Está a matá-lo. Eu não uso essas plataformas.

Voltando à lista negra de Hollywood, viu outros filmes sobre esse tema. O Trumbo (2015)? O Boa Noite, e Boa Sorte (2005)?

Vi, gostei de alguns. Mas a maioria deles não me lembro. Embora tenha havido uma grande retrospetiva em Berlim recentemente, não sei se sabe…

Não tinha conhecimento…

Sim, foi uma retrospetiva em setembro com 40 ou 50 filmes de cineastas da lista negra. Isto também foi apresentado numa pequena escala em Zurique. Mas quando eles viram os meus dois filmes em Locarno, já tinham encerrado o programa.

E como foi a receção aos seus filmes em Locarno?
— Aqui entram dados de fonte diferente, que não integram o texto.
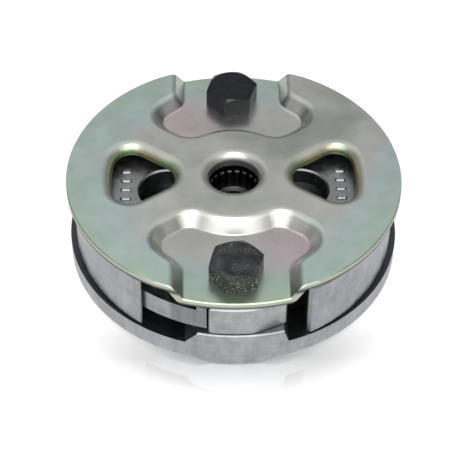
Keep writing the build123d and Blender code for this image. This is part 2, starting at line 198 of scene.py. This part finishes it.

Foi muito boa. Tive a impressão de, embora fosse uma pequena audiência, que conseguiram empatizar, não apenas com as personagens, mas com a ideologia apresentada. Na semana passada estive no MoMA, em Nova Iorque, e disse, depois da exibição de O Naúfrago, que tinha visto grande parte dos presidentes norte-americanos no ecrã, desde o Nixon, e agora vejo o pior de todos.

O Trump…

Sim. Eles ficaram muito contentes com isso que eu disse. Foi uma boa experiência em Nova Iorque

E em Lisboa. Tem sido uma boa experiência? Está a gostar estar cá?…

Sim, claro. A audiência podia ter sido maior, mas sim. Estive em Lisboa há 7 anos, apenas para me divertir durante uma semana e gosto da cidade. Estou feliz por estar aqui outra vez.